#### Material
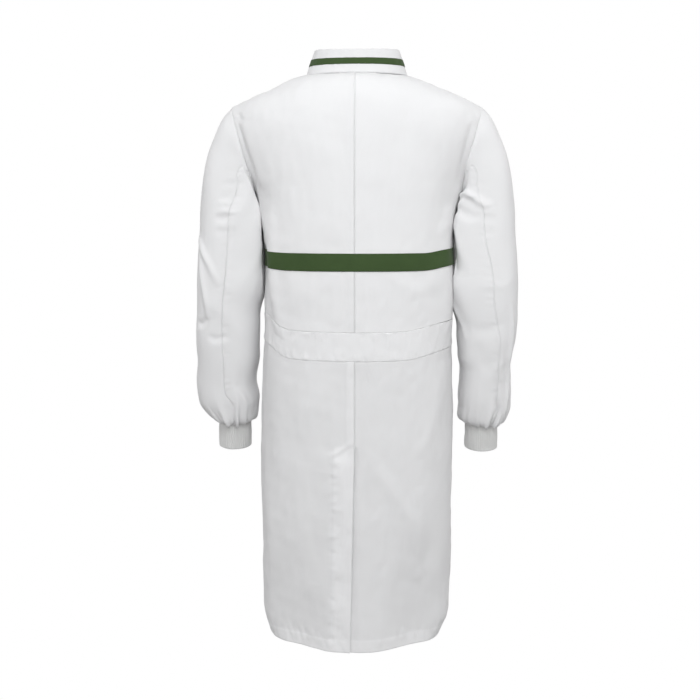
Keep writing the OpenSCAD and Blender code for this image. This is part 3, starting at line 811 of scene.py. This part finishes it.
def felled(x, z):
    """The felled seam's turned strip, on the left of the centre-back seam and ending at the vent."""
    return felled_t * ease((felled_w - x) / 2.5 + 0.5) * ease((z - vent_z) / 8)


def above_hem(z):
    """0 on the doubled cloth of the hem and 1 above it."""
    return ease((z - hem_turn) / 2 + 0.5)


def facing_x(z):
    """Distance of the flap's inner stitch line from the centre, a little wider towards the hem."""
    return vent_w - 1.5 + 5 * np.clip(1 - z / vent_z, 0, 1)


def vent_relief(x, z):
    """The vent's flap: its folded edge rides over the right skirt, its inner stitch line is drawn up
    into a ridge, and a slanting crease marks the bar tack at its head."""
    below, drop, inside = ease((vent_z - z) / 36), vent_z - z, x - facing_x(z)
    gather = waves(90, 17)(stack(z, 0.4 * x, 0 * z))
    loose = waves(91, 75)(stack(z, 0.5 * x, 0 * z))
    d = below * (0.9 + 2.6 * bell(inside - 1, np.where(inside > 0, 19, 13)))
    d = d + below * (gather * (0.5 * bell(inside + 5, 13) + 0.4 * bell(inside, 4)) - 0.7 * bell(inside, 1.6))
    d = d + 1.7 * below * loose * bell(inside + 18, 15)
    d = d + 5.0 * ease(drop / 44) * bell(drop, 200) * bell(x - 21, 15) * ease(drop / 4)
    return d + crease(x, z, [(vent_w + 8, vent_z - 22), (22, vent_z - 8), (1, vent_z + 3)], 5, 2.0, 0.7)


def sew_column(grid, line, low, high, thread):
    """A stitch line down a back panel between two heights. line(z) is its distance from the centre."""
    normals = grid_normals(grid)
    points, square = [], []
    for row, up in zip(grid, normals):
        order = np.argsort(row[:, 0])
        if low < row[0, 2] < high:
            x = line(row[0, 2])
            points.append([np.interp(x, row[order, 0], row[order, k]) for k in range(3)])
            square.append([np.interp(x, row[order, 0], up[order, k]) for k in range(3)])
    thread.add(np.array(points), np.array(square))


def make_back():
    """The two backs, the inset waistband, the skirts with their vent, and the chest tape."""
    for left, tag in sides:
        base = body_grid(True, left, waist_top_z, body_top_h, centre, side)
        edges = named_edges(True, left, CENTRE_SEAM, PLAIN_SEAM, PLAIN_SEAM, PLAIN_SEAM)
        strip = felled(base[..., 0], base[..., 2]) if left else 0.0
        grid = sheet(f"back_{tag}", base, edges, 11 + left, [f"back_{tag}"], "coat_body", extra=strip)
        if left:
            for x in felled_stitches:
                sew_column(grid, lambda z: x, waist_top_z, neck_back_z - 2, white_threads["coat_body"])

    base = body_grid(True, True, 0, waist_low_z, flap_edge, side)
    x, z = base[..., 0], base[..., 2]
    edges = named_edges(True, True, CENTRE_SEAM, PLAIN_SEAM, HEM, PLAIN_SEAM)
    facing = ease((facing_x(z) - x) / 2 + 0.5) * ease((vent_z - z) / 6 + 0.5)
    # Painted shade goes on the single layer only: the flap's facing, the felled strip and the hem stay
    # brighter.
    single = (1 - facing) * (1 - felled(x, z) / felled_t) * above_hem(z)
    grid = sheet("skirt_back_left", base, edges, 14, ["skirt_back_left", "vent_flap"], "vent_left_edge",
                 extra=vent_relief(x, z) + felled(x, z), thin=single)
    for x in felled_stitches:
        sew_column(grid, lambda z: x, vent_z + 6, waist_low_z, white_threads["vent_left_edge"])
    sew_column(grid, facing_x, hem_turn, vent_z - 10, white_threads["vent_left_edge"])

    base = body_grid(True, False, 0, waist_low_z, under_edge, side)
    under = ease((base[..., 0] + 7) / 9) * ease((vent_z + 10 - base[..., 2]) / 30)
    edges = named_edges(True, False, CENTRE_SEAM, PLAIN_SEAM, HEM, PLAIN_SEAM)
    # The right skirt's single layer above the hem gets painted shade in its colour.
    sheet("skirt_back_right", base, edges, 15, ["skirt_back_right", "vent_underlap"], "vent_right_edge",
          extra=-1.3 * layer * under, thin=above_hem(base[..., 2]))

    facing_start = lambda h: flap_edge(h) + 0.004
    facing_end = lambda h: q_at(vent_w - 2, h)
    base = body_grid(True, True, 3, vent_z - 6, facing_start, facing_end)
    edges = named_edges(True, True, BARE, BARE, BARE, BARE)
    sheet("vent_facing", base, edges, 16, ["vent_facing"], "vent_left_edge", lift=-1.1)

    for name, low, high, lift, style, fabric in (
            ("waistband_back", waist_low_z, waist_top_z, band_stand, BAND_EDGE, "cloth"),
            ("chest_tape_back", tape_low_z, tape_top_z, tape_stand, TAPE_EDGE, "tape")):
        rows = mix(low, high, stations(high - low, 2.4))
        cols = 1 - 2 * stations(2 * half_girth, 2.4)
        h, q = np.meshgrid(rows, cols, indexing="ij")
        base = body_point(q, h, True)
        edges = {"start": BARE, "end": BARE, "low": style, "high": style}
        x, z = base[..., 0], base[..., 2]
        over = felled(x, z) * ease((x + 2) / 3) if fabric == "tape" else 0.0
        sheet(name, base, edges, 17 + len(fabric), [name], "coat_body", lift=lift, extra=over, fabric=fabric)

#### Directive
Please print the material above exactly as it appears, from its first line through the line containing "return d + crease(x, z, [(vent_w", inclusive, and stop there.

#### Task result
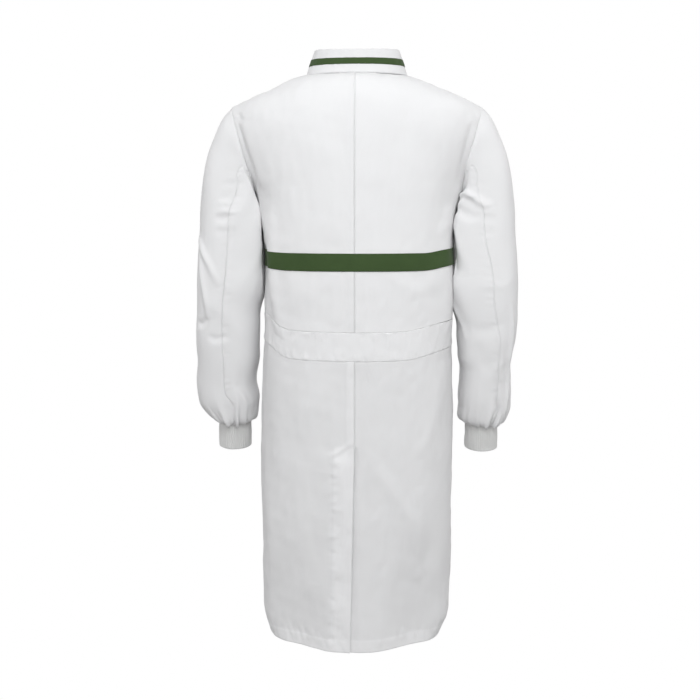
Keep writing the OpenSCAD and Blender code for this image. This is part 3, starting at line 811 of scene.py. This part finishes it.
def felled(x, z):
    """The felled seam's turned strip, on the left of the centre-back seam and ending at the vent."""
    return felled_t * ease((felled_w - x) / 2.5 + 0.5) * ease((z - vent_z) / 8)


def above_hem(z):
    """0 on the doubled cloth of the hem and 1 above it."""
    return ease((z - hem_turn) / 2 + 0.5)


def facing_x(z):
    """Distance of the flap's inner stitch line from the centre, a little wider towards the hem."""
    return vent_w - 1.5 + 5 * np.clip(1 - z / vent_z, 0, 1)


def vent_relief(x, z):
    """The vent's flap: its folded edge rides over the right skirt, its inner stitch line is drawn up
    into a ridge, and a slanting crease marks the bar tack at its head."""
    below, drop, inside = ease((vent_z - z) / 36), vent_z - z, x - facing_x(z)
    gather = waves(90, 17)(stack(z, 0.4 * x, 0 * z))
    loose = waves(91, 75)(stack(z, 0.5 * x, 0 * z))
    d = below * (0.9 + 2.6 * bell(inside - 1, np.where(inside > 0, 19, 13)))
    d = d + below * (gather * (0.5 * bell(inside + 5, 13) + 0.4 * bell(inside, 4)) - 0.7 * bell(inside, 1.6))
    d = d + 1.7 * below * loose * bell(inside + 18, 15)
    d = d + 5.0 * ease(drop / 44) * bell(drop, 200) * bell(x - 21, 15) * ease(drop / 4)
    return d + crease(x, z, [(vent_w + 8, vent_z - 22), (22, vent_z - 8), (1, vent_z + 3)], 5, 2.0, 0.7)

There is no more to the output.